## REQUIREMENT
Write the data out again, exactly as given.
+ + + +
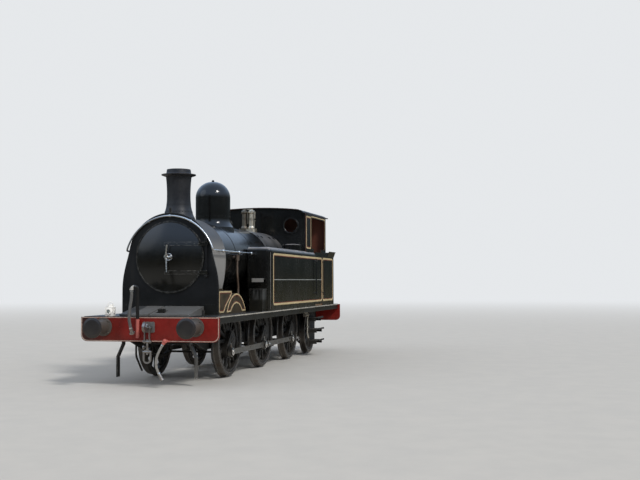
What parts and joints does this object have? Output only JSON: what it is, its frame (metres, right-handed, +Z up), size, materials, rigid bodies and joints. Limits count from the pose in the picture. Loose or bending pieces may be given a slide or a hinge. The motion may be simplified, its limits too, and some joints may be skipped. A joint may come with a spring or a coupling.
{
  "type": "steam tank locomotive",
  "caption": "Side-tank steam locomotive with coupled and trailing wheels, coupling rods, tall chimney, dome, enclosed cab and bunker.",
  "frame": {"origin": "centre of the footprint at the lowest points of the wheel flanges", "axes": "+Z up, -Y towards the smokebox front, +X towards the left-hand side as seen from the cab looking forward"},
  "size_m": [2.62, 10.744, 4.0035],
  "materials": {
    "black_gloss": "gloss",
    "black_matt": "satin",
    "beam_red": "gloss",
    "buffer_metal": "satin",
    "wheel_paint": "satin",
    "tyre_steel": "worn",
    "bright_steel": "polished",
    "polished_brass": "polished",
    "casing_grey": "satin",
    "lamp_white": "satin",
    "hose_rubber": "matt",
    "coupling_iron": "satin",
    "floor_wood": "worn",
    "window_glass": "clear",
    "cab_fittings": "satin"
  },
  "bodies": {
    "engine": {"ashpan": "black_matt", "axle_springs": "black_matt", "axleboxes": "black_matt", "boiler_barrel": "black_gloss", "brake_gear": "black_matt", "buffer_beams": "beam_red", "buffers": "buffer_metal", "bunker": "black_gloss", "cab_back": "black_gloss", "cab_controls": "cab_fittings", "cab_floor": "floor_wood", "cab_front": "black_gloss", "cab_roof": "black_matt", "cab_sides": "black_gloss", "cab_steps": "black_matt", "chimney": "black_matt", "cylinder_block": "black_matt", "dome": "black_gloss", "drawgear": "black_matt", "feed_pipes": "black_gloss", "firebox": "black_gloss", "footplate": "black_gloss", "front_casing": "casing_grey", "front_handrail": "bright_steel", "guard_irons": "black_matt", "handrails": "bright_steel", "headlamp": "lamp_white", "heating_hose": "hose_rubber", "hose_couplings": "coupling_iron", "injectors": "black_matt", "inside_motion": "bright_steel", "main_frame": "black_matt", "safety_valves": "polished_brass", "sand_pipes": "black_matt", "sandboxes": "black_gloss", "side_tanks": "black_gloss", "smokebox": "black_matt", "smokebox_front": "black_matt", "splashers": "black_gloss", "toolboxes": "black_gloss", "train_pipes": "black_matt", "vacuum_hose": "hose_rubber", "whistle": "polished_brass", "window_glass": "window_glass"},
    "driving_wheelset": {"driving_wheelset": "wheel_paint", "driving_tyres": "tyre_steel"},
    "leading_wheelset": {"leading_wheelset": "wheel_paint", "leading_tyres": "tyre_steel"},
    "rear_coupled_wheelset": {"rear_coupled_wheelset": "wheel_paint", "rear_coupled_tyres": "tyre_steel"},
    "trailing_wheelset": {"trailing_wheelset": "wheel_paint", "trailing_tyres": "tyre_steel"},
    "left_coupling_rod": {"left_coupling_rod": "bright_steel"},
    "right_coupling_rod": {"right_coupling_rod": "bright_steel"},
    "smokebox_door": {"smokebox_door": "black_gloss", "door_handles": "bright_steel"},
    "left_cab_door": {"left_cab_door": "black_gloss"},
    "right_cab_door": {"right_cab_door": "black_gloss"},
    "left_tank_lid": {"left_tank_lid": "black_gloss"},
    "right_tank_lid": {"right_tank_lid": "black_gloss"}
  },
  "joints": [
    {"name": "driving_wheels_turn", "type": "hinge", "parent": "engine", "child": "driving_wheelset", "pos_m": [0, -0.675, 0.7205], "axis": [1, 0, 0], "continuous": true},
    {"name": "leading_wheels_turn", "type": "hinge", "parent": "engine", "child": "leading_wheelset", "pos_m": [0, -2.885, 0.7205], "axis": [1, 0, 0], "continuous": true},
    {"name": "rear_coupled_wheels_turn", "type": "hinge", "parent": "engine", "child": "rear_coupled_wheelset", "pos_m": [0, 1.535, 0.7205], "axis": [1, 0, 0], "continuous": true},
    {"name": "trailing_wheels_turn", "type": "hinge", "parent": "engine", "child": "trailing_wheelset", "pos_m": [0, 3.44, 0.5935], "axis": [1, 0, 0], "continuous": true},
    {"name": "left_rod_pivot", "type": "hinge", "parent": "driving_wheelset", "child": "left_coupling_rod", "pos_m": [0.915, -0.92779, 0.50838], "axis": [1, 0, 0], "continuous": true},
    {"name": "right_rod_pivot", "type": "hinge", "parent": "driving_wheelset", "child": "right_coupling_rod", "pos_m": [-0.915, -0.46288, 0.46771], "axis": [1, 0, 0], "continuous": true},
    {"name": "smokebox_door_hinge", "type": "hinge", "parent": "engine", "child": "smokebox_door", "pos_m": [0.728, -4.004, 2.3185], "axis": [0, 0, 1], "range_deg": [0, 120]},
    {"name": "left_cab_door_hinge", "type": "hinge", "parent": "engine", "child": "left_cab_door", "pos_m": [1.211, 3.089, 1.9285], "axis": [0, 0, -1], "range_deg": [0, 90]},
    {"name": "right_cab_door_hinge", "type": "hinge", "parent": "engine", "child": "right_cab_door", "pos_m": [-1.211, 3.089, 1.9285], "axis": [0, 0, 1], "range_deg": [0, 90]},
    {"name": "left_tank_lid_hinge", "type": "hinge", "parent": "engine", "child": "left_tank_lid", "pos_m": [0.742, 1.185, 2.7125], "axis": [0, -1, 0], "range_deg": [0, 100]},
    {"name": "right_tank_lid_hinge", "type": "hinge", "parent": "engine", "child": "right_tank_lid", "pos_m": [-0.742, 1.185, 2.7125], "axis": [0, 1, 0], "range_deg": [0, 100]}
  ],
  "couplings": [
    {"joint": "leading_wheels_turn", "follows": "driving_wheels_turn", "ratio": 1},
    {"joint": "rear_coupled_wheels_turn", "follows": "driving_wheels_turn", "ratio": 1},
    {"joint": "left_rod_pivot", "follows": "driving_wheels_turn", "ratio": -1},
    {"joint": "right_rod_pivot", "follows": "driving_wheels_turn", "ratio": -1}
  ]
}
+ + + +
## ANSWER FOR THIS EXERCISE
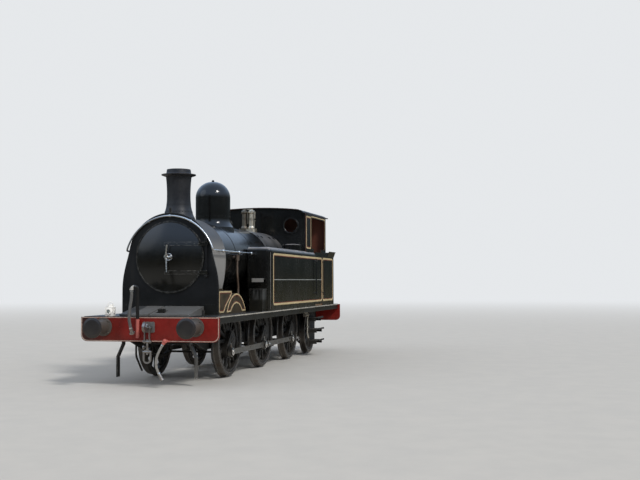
What parts and joints does this object have? Output only JSON: what it is, its frame (metres, right-handed, +Z up), size, materials, rigid bodies and joints. Limits count from the pose in the picture. Loose or bending pieces may be given a slide or a hinge. The motion may be simplified, its limits too, and some joints may be skipped. A joint may come with a spring or a coupling.
{
  "type": "steam tank locomotive",
  "caption": "Side-tank steam locomotive with coupled and trailing wheels, coupling rods, tall chimney, dome, enclosed cab and bunker.",
  "frame": {"origin": "centre of the footprint at the lowest points of the wheel flanges", "axes": "+Z up, -Y towards the smokebox front, +X towards the left-hand side as seen from the cab looking forward"},
  "size_m": [2.62, 10.744, 4.0035],
  "materials": {
    "black_gloss": "gloss",
    "black_matt": "satin",
    "beam_red": "gloss",
    "buffer_metal": "satin",
    "wheel_paint": "satin",
    "tyre_steel": "worn",
    "bright_steel": "polished",
    "polished_brass": "polished",
    "casing_grey": "satin",
    "lamp_white": "satin",
    "hose_rubber": "matt",
    "coupling_iron": "satin",
    "floor_wood": "worn",
    "window_glass": "clear",
    "cab_fittings": "satin"
  },
  "bodies": {
    "engine": {"ashpan": "black_matt", "axle_springs": "black_matt", "axleboxes": "black_matt", "boiler_barrel": "black_gloss", "brake_gear": "black_matt", "buffer_beams": "beam_red", "buffers": "buffer_metal", "bunker": "black_gloss", "cab_back": "black_gloss", "cab_controls": "cab_fittings", "cab_floor": "floor_wood", "cab_front": "black_gloss", "cab_roof": "black_matt", "cab_sides": "black_gloss", "cab_steps": "black_matt", "chimney": "black_matt", "cylinder_block": "black_matt", "dome": "black_gloss", "drawgear": "black_matt", "feed_pipes": "black_gloss", "firebox": "black_gloss", "footplate": "black_gloss", "front_casing": "casing_grey", "front_handrail": "bright_steel", "guard_irons": "black_matt", "handrails": "bright_steel", "headlamp": "lamp_white", "heating_hose": "hose_rubber", "hose_couplings": "coupling_iron", "injectors": "black_matt", "inside_motion": "bright_steel", "main_frame": "black_matt", "safety_valves": "polished_brass", "sand_pipes": "black_matt", "sandboxes": "black_gloss", "side_tanks": "black_gloss", "smokebox": "black_matt", "smokebox_front": "black_matt", "splashers": "black_gloss", "toolboxes": "black_gloss", "train_pipes": "black_matt", "vacuum_hose": "hose_rubber", "whistle": "polished_brass", "window_glass": "window_glass"},
    "driving_wheelset": {"driving_wheelset": "wheel_paint", "driving_tyres": "tyre_steel"},
    "leading_wheelset": {"leading_wheelset": "wheel_paint", "leading_tyres": "tyre_steel"},
    "rear_coupled_wheelset": {"rear_coupled_wheelset": "wheel_paint", "rear_coupled_tyres": "tyre_steel"},
    "trailing_wheelset": {"trailing_wheelset": "wheel_paint", "trailing_tyres": "tyre_steel"},
    "left_coupling_rod": {"left_coupling_rod": "bright_steel"},
    "right_coupling_rod": {"right_coupling_rod": "bright_steel"},
    "smokebox_door": {"smokebox_door": "black_gloss", "door_handles": "bright_steel"},
    "left_cab_door": {"left_cab_door": "black_gloss"},
    "right_cab_door": {"right_cab_door": "black_gloss"},
    "left_tank_lid": {"left_tank_lid": "black_gloss"},
    "right_tank_lid": {"right_tank_lid": "black_gloss"}
  },
  "joints": [
    {"name": "driving_wheels_turn", "type": "hinge", "parent": "engine", "child": "driving_wheelset", "pos_m": [0, -0.675, 0.7205], "axis": [1, 0, 0], "continuous": true},
    {"name": "leading_wheels_turn", "type": "hinge", "parent": "engine", "child": "leading_wheelset", "pos_m": [0, -2.885, 0.7205], "axis": [1, 0, 0], "continuous": true},
    {"name": "rear_coupled_wheels_turn", "type": "hinge", "parent": "engine", "child": "rear_coupled_wheelset", "pos_m": [0, 1.535, 0.7205], "axis": [1, 0, 0], "continuous": true},
    {"name": "trailing_wheels_turn", "type": "hinge", "parent": "engine", "child": "trailing_wheelset", "pos_m": [0, 3.44, 0.5935], "axis": [1, 0, 0], "continuous": true},
    {"name": "left_rod_pivot", "type": "hinge", "parent": "driving_wheelset", "child": "left_coupling_rod", "pos_m": [0.915, -0.92779, 0.50838], "axis": [1, 0, 0], "continuous": true},
    {"name": "right_rod_pivot", "type": "hinge", "parent": "driving_wheelset", "child": "right_coupling_rod", "pos_m": [-0.915, -0.46288, 0.46771], "axis": [1, 0, 0], "continuous": true},
    {"name": "smokebox_door_hinge", "type": "hinge", "parent": "engine", "child": "smokebox_door", "pos_m": [0.728, -4.004, 2.3185], "axis": [0, 0, 1], "range_deg": [0, 120]},
    {"name": "left_cab_door_hinge", "type": "hinge", "parent": "engine", "child": "left_cab_door", "pos_m": [1.211, 3.089, 1.9285], "axis": [0, 0, -1], "range_deg": [0, 90]},
    {"name": "right_cab_door_hinge", "type": "hinge", "parent": "engine", "child": "right_cab_door", "pos_m": [-1.211, 3.089, 1.9285], "axis": [0, 0, 1], "range_deg": [0, 90]},
    {"name": "left_tank_lid_hinge", "type": "hinge", "parent": "engine", "child": "left_tank_lid", "pos_m": [0.742, 1.185, 2.7125], "axis": [0, -1, 0], "range_deg": [0, 100]},
    {"name": "right_tank_lid_hinge", "type": "hinge", "parent": "engine", "child": "right_tank_lid", "pos_m": [-0.742, 1.185, 2.7125], "axis": [0, 1, 0], "range_deg": [0, 100]}
  ],
  "couplings": [
    {"joint": "leading_wheels_turn", "follows": "driving_wheels_turn", "ratio": 1},
    {"joint": "rear_coupled_wheels_turn", "follows": "driving_wheels_turn", "ratio": 1},
    {"joint": "left_rod_pivot", "follows": "driving_wheels_turn", "ratio": -1},
    {"joint": "right_rod_pivot", "follows": "driving_wheels_turn", "ratio": -1}
  ]
}